### [Job]
Print the data exactly as it is given, please.

### [Data]
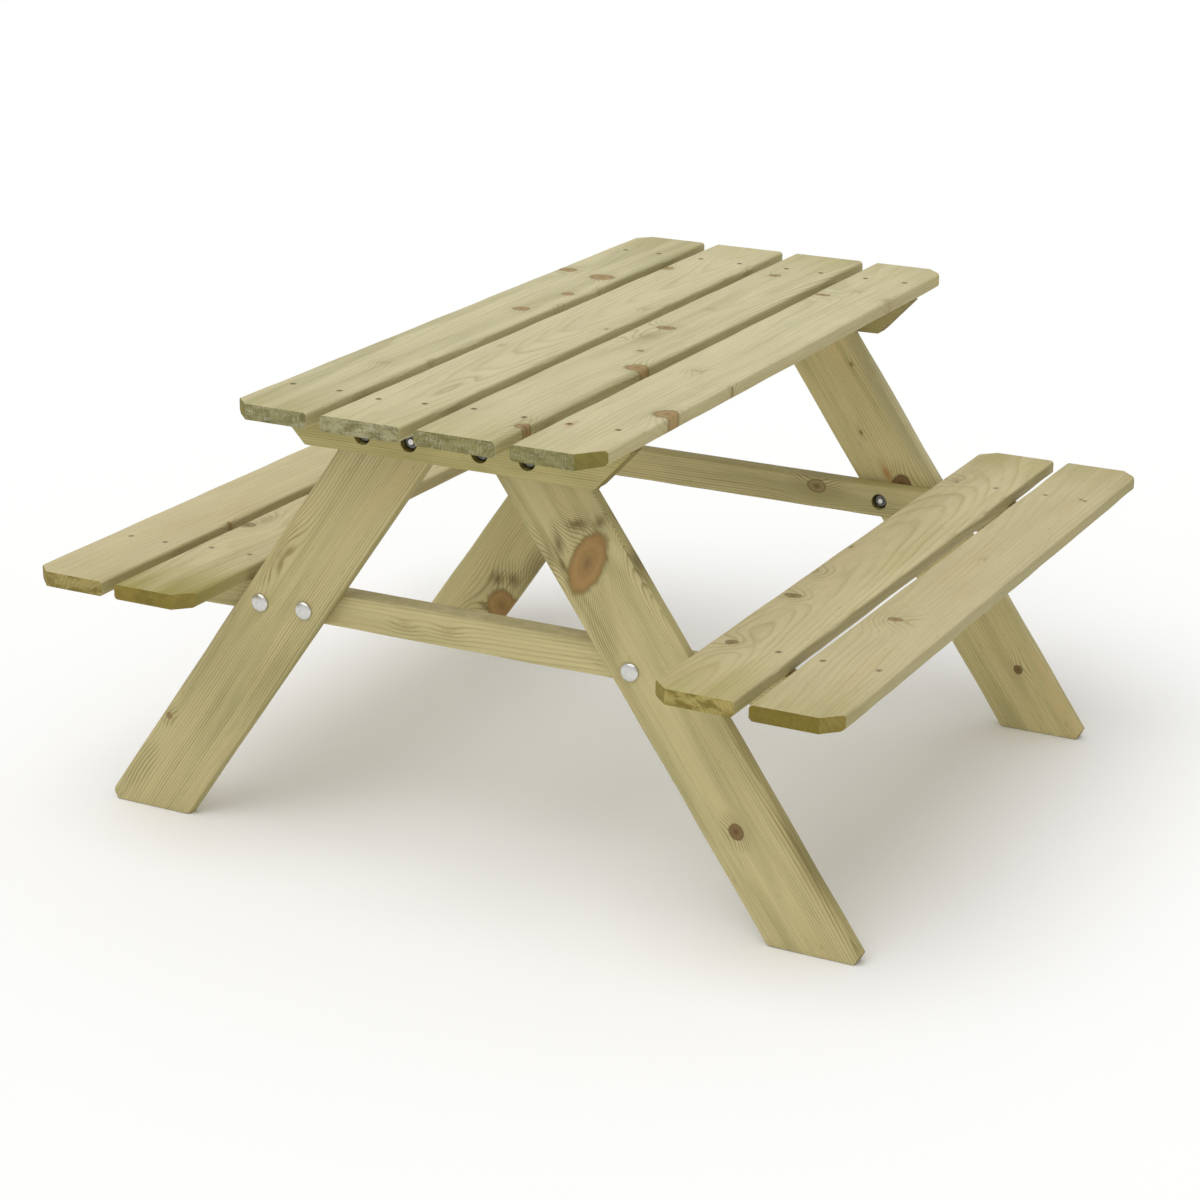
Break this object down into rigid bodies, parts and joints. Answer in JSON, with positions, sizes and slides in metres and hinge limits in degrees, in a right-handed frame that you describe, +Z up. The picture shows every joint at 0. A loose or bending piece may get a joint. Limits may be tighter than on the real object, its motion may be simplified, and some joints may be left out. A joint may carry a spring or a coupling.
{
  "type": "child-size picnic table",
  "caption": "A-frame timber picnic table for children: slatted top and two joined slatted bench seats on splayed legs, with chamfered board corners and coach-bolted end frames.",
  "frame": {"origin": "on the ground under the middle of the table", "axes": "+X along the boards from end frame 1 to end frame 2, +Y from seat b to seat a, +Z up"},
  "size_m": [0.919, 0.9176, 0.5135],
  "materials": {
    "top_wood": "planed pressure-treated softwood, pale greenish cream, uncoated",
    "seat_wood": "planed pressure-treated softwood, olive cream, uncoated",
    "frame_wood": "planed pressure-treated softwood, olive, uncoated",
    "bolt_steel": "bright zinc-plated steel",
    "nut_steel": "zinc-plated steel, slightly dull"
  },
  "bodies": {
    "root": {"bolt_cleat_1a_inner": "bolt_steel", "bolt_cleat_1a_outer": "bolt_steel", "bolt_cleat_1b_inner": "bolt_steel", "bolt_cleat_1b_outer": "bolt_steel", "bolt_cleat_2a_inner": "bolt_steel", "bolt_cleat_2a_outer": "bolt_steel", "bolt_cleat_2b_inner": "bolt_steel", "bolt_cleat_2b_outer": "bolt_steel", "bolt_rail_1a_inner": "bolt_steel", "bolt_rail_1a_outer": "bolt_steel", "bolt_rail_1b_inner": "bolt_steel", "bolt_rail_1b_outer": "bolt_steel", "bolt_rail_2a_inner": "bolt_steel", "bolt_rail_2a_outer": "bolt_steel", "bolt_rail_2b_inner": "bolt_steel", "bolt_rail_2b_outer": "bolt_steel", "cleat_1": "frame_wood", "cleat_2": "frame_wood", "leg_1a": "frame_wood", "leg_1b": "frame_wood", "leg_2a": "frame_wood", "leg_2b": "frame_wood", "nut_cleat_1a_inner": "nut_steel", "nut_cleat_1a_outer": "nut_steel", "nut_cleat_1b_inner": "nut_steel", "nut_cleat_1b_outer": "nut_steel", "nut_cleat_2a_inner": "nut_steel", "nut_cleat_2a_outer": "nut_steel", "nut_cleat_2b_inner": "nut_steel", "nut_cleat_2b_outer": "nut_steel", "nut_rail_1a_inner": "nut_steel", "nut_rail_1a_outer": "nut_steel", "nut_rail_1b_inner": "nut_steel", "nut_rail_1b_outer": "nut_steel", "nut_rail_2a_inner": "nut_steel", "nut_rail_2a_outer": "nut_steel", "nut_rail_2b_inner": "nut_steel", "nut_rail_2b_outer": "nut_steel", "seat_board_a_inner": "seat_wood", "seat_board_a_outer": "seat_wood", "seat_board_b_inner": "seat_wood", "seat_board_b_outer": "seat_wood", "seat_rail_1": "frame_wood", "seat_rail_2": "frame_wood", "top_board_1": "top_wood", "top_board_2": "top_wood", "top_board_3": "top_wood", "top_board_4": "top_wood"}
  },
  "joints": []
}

### [Response]
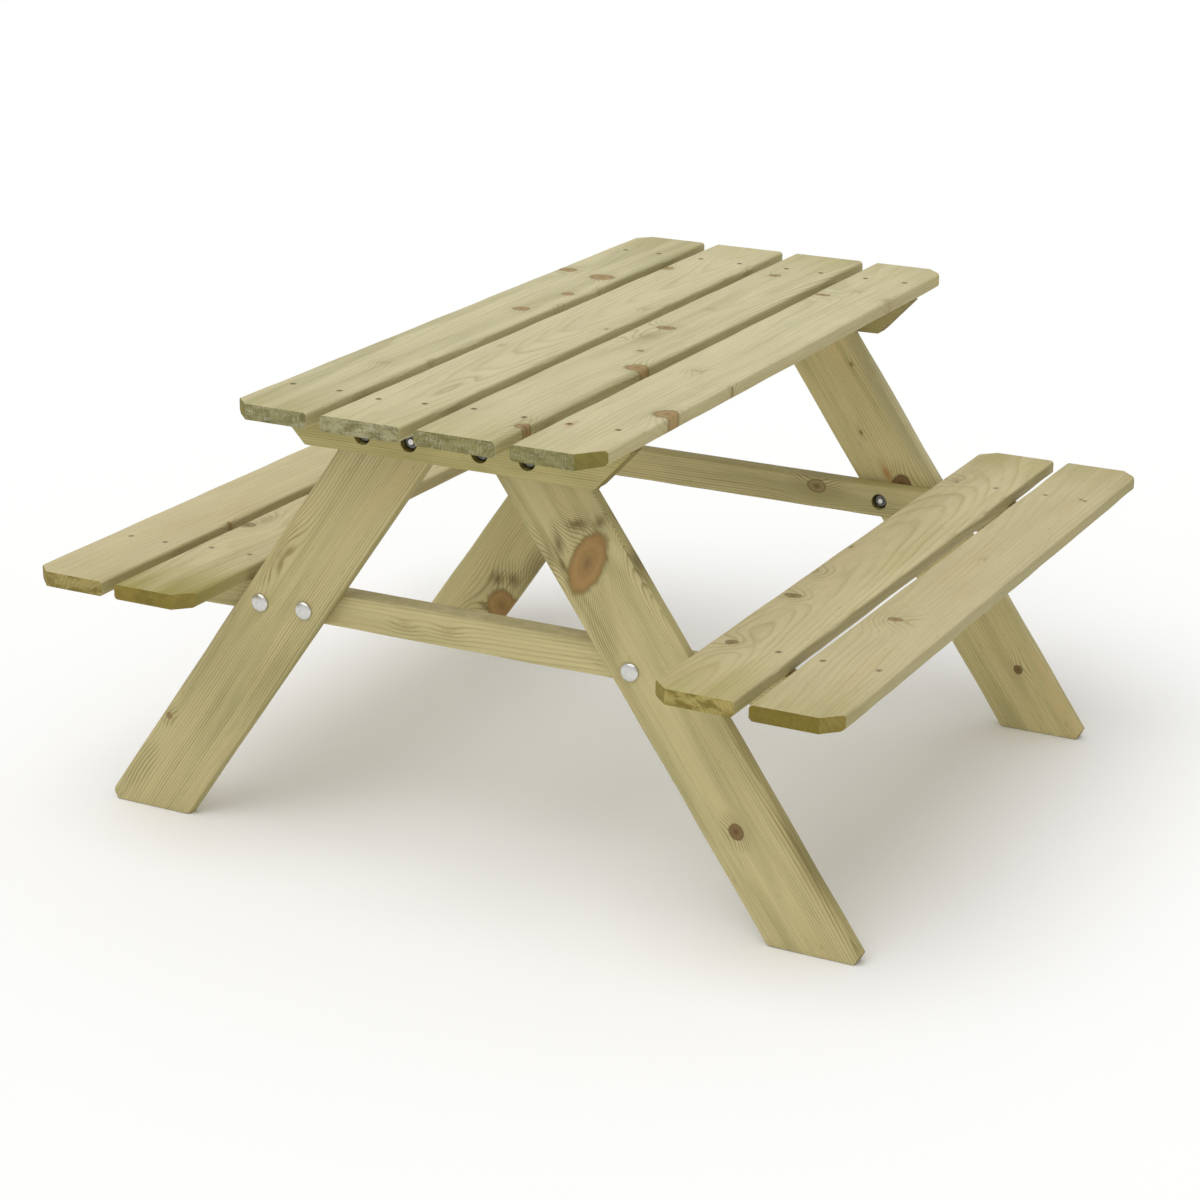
Break this object down into rigid bodies, parts and joints. Answer in JSON, with positions, sizes and slides in metres and hinge limits in degrees, in a right-handed frame that you describe, +Z up. The picture shows every joint at 0. A loose or bending piece may get a joint. Limits may be tighter than on the real object, its motion may be simplified, and some joints may be left out. A joint may carry a spring or a coupling.
{
  "type": "child-size picnic table",
  "caption": "A-frame timber picnic table for children: slatted top and two joined slatted bench seats on splayed legs, with chamfered board corners and coach-bolted end frames.",
  "frame": {"origin": "on the ground under the middle of the table", "axes": "+X along the boards from end frame 1 to end frame 2, +Y from seat b to seat a, +Z up"},
  "size_m": [0.919, 0.9176, 0.5135],
  "materials": {
    "top_wood": "planed pressure-treated softwood, pale greenish cream, uncoated",
    "seat_wood": "planed pressure-treated softwood, olive cream, uncoated",
    "frame_wood": "planed pressure-treated softwood, olive, uncoated",
    "bolt_steel": "bright zinc-plated steel",
    "nut_steel": "zinc-plated steel, slightly dull"
  },
  "bodies": {
    "root": {"bolt_cleat_1a_inner": "bolt_steel", "bolt_cleat_1a_outer": "bolt_steel", "bolt_cleat_1b_inner": "bolt_steel", "bolt_cleat_1b_outer": "bolt_steel", "bolt_cleat_2a_inner": "bolt_steel", "bolt_cleat_2a_outer": "bolt_steel", "bolt_cleat_2b_inner": "bolt_steel", "bolt_cleat_2b_outer": "bolt_steel", "bolt_rail_1a_inner": "bolt_steel", "bolt_rail_1a_outer": "bolt_steel", "bolt_rail_1b_inner": "bolt_steel", "bolt_rail_1b_outer": "bolt_steel", "bolt_rail_2a_inner": "bolt_steel", "bolt_rail_2a_outer": "bolt_steel", "bolt_rail_2b_inner": "bolt_steel", "bolt_rail_2b_outer": "bolt_steel", "cleat_1": "frame_wood", "cleat_2": "frame_wood", "leg_1a": "frame_wood", "leg_1b": "frame_wood", "leg_2a": "frame_wood", "leg_2b": "frame_wood", "nut_cleat_1a_inner": "nut_steel", "nut_cleat_1a_outer": "nut_steel", "nut_cleat_1b_inner": "nut_steel", "nut_cleat_1b_outer": "nut_steel", "nut_cleat_2a_inner": "nut_steel", "nut_cleat_2a_outer": "nut_steel", "nut_cleat_2b_inner": "nut_steel", "nut_cleat_2b_outer": "nut_steel", "nut_rail_1a_inner": "nut_steel", "nut_rail_1a_outer": "nut_steel", "nut_rail_1b_inner": "nut_steel", "nut_rail_1b_outer": "nut_steel", "nut_rail_2a_inner": "nut_steel", "nut_rail_2a_outer": "nut_steel", "nut_rail_2b_inner": "nut_steel", "nut_rail_2b_outer": "nut_steel", "seat_board_a_inner": "seat_wood", "seat_board_a_outer": "seat_wood", "seat_board_b_inner": "seat_wood", "seat_board_b_outer": "seat_wood", "seat_rail_1": "frame_wood", "seat_rail_2": "frame_wood", "top_board_1": "top_wood", "top_board_2": "top_wood", "top_board_3": "top_wood", "top_board_4": "top_wood"}
  },
  "joints": []
}